As Dad winds the wagon toward town, whispers around the rear seats are exchanged. It’s agreed that the best course of action is evasive. A rapid, rear door exit will surely guarantee reaching the rink quickly and losing ourselves in the nameless, motherless crowd in moments.

As luck would have it, a parking space – one actually big enough to accommodate our Grand Safari station wagon – opens up right in front and above the bustling rink. There’s no more delaying the inevitable fashion statement that’s about to be thrust upon the unsuspecting citizens of Lake Bluff.

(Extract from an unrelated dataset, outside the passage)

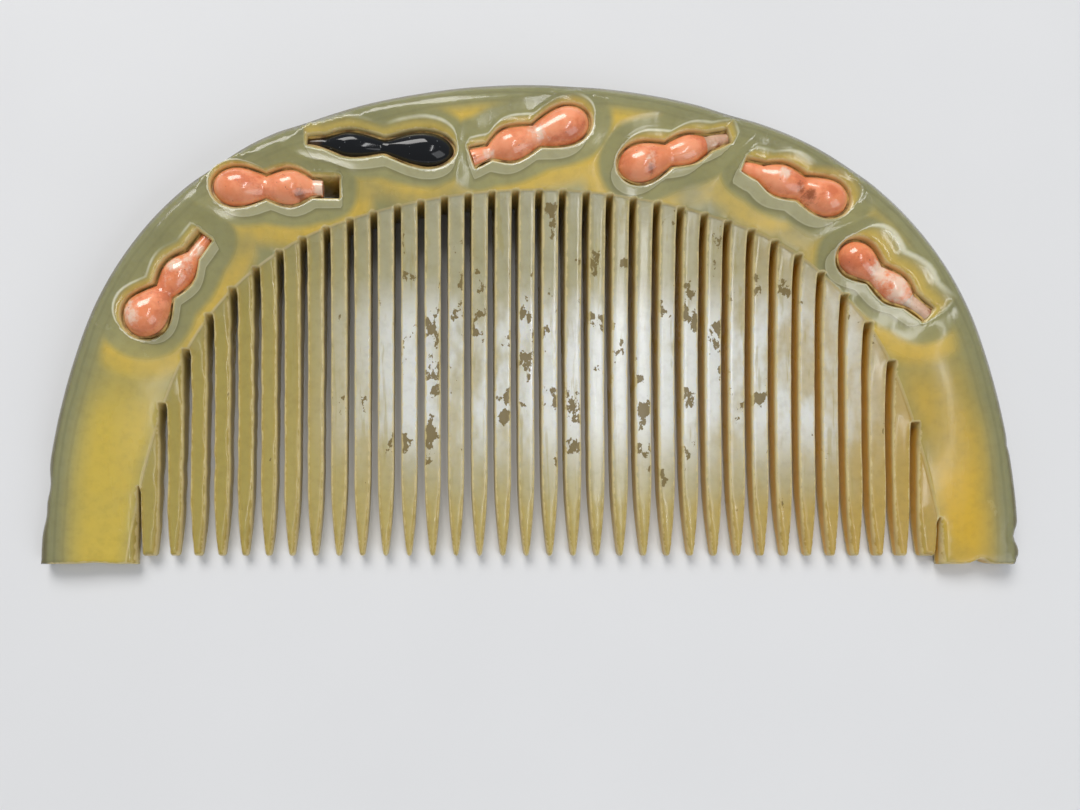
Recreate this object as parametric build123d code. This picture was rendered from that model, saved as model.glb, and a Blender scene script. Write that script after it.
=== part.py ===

As soon as Dad docks the wagon and shifts into park, Jim and Chris leap from the center seat and never look back. In the very rear of the wagon, however,  Mia and I are at the mercy of Dad who needs to open our escape hatch from the outside (a major miscalculation), and who is leisurely lacing his own skates; while Mom struggles to wriggle a wiggly four-year-old into a pair of hand-me-down, oversized skates.

Dad finally releases us, and leaving Mia to fend for herself, I make fast, teetering tracks to the ice, losing myself in a swarm of bladed, unbounded activity.

From the anonymity of the crowd below I watch, – mortified – as Mom’s checkered ensemble appears around the rear of our wagon, moving very, very slowly over ice and snow toward the rink. Giving everyone within a three mile radius ample time to take it all in.

Radiating red against the endless, ashen clouds.

Unembarrassed. Unaffected. Unbelievable.

Forcing me deeper into the throng of villagers, into the sea of somber, Midwestern winter gear. Commonsensical clothes in practical colors blending together like the dark waters of a deep, churning lake.

Unsteadying me.

Disorienting me.

Drowning me in denim and down; in unfamiliar faces and forms, swirling and twirling and lawless.

I feel panic rise and tears swell and wish everyone would just… STOP!

Until a beautiful beacon appears.

A sudden flash of something dazzlingly bright shining through the drab-colored chaos.

The most wonderful sight I’ve ever seen. Giving instant comfort. Guiding me home.

To the arms of Mom.

To the warmth of her hug.

Wrapped tight in all her red and white checkered glory.